JUSTICE SCALIA: ….Traditional marriage has been around for thousands of years. Same-sex marriage is very new. I think it was first adopted in The Netherlands in 2000. So there isn’t a lot of data about its effect. And it may turn out to be a — a good thing; it may turn out not to be a good thing, as the supporters of Proposition 8 apparently believe.
But you want us to step in and render a decision based on an assessment of the effects of this institution which is newer than cell phones or the Internet? I mean we — we are not — we do not have the ability to see the future….
AND IN OTHER NEWS – LAPD OFFICER IS GIVEN 1.2 MILLION IN RACIAL HARASSMENT LAWSUIT
On Tuesday, the verdict came in for LAPD officer, Earl Wright, who described harrowing harassment by his supervisor and some other officers at the department’s Central division.
The LA Times Joel Rubin reported on the three day trial..
Here’s a clip:
…The testimony by officers during the trial showed Wright “willingly participated in some of the inappropriate behavior and banter,” said Lt. Andy Neiman, a spokesman for the department.
The jury, however, seemed to reject that notion.
In reaching their decision, jurors noted in written records that the LAPD’s procedures for handling harassment claims such as Wright’s were “ineffective,” Smith said.
Beck said in his written response that the department had learned lessons from the Wright case and “has used its experience from the allegations revealed in this case to more aggressively monitor workplace environments and investigate allegations of misconduct.”
Indeed, cop-on-cop accusations of harassment, retaliation and discrimination have bedeviled the LAPD for years, and cost tax payers tens of millions of dollars in verdicts and settlements.

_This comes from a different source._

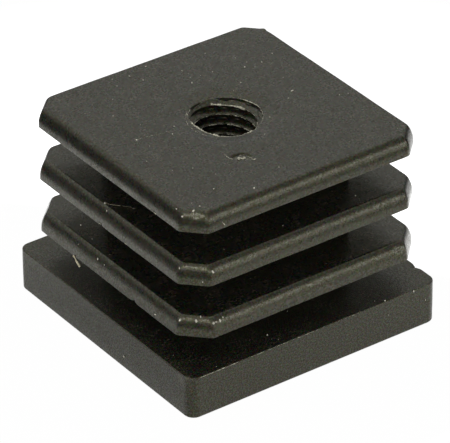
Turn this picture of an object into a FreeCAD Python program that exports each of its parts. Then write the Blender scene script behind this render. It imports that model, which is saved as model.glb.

Wright’s verdict is the second seven-figure payout for the city in as many weeks. Last week, the City Council voted to approve a $1.25-million settlement with two lesbian officers who claimed they had been subjected to sexual harassment by their supervisor.
That’s nearly 3 million in harassment settlements in two weeks.
FOXLA News notes that Wright is still working for the LAPD—now at the department’s training division—and still loves his job.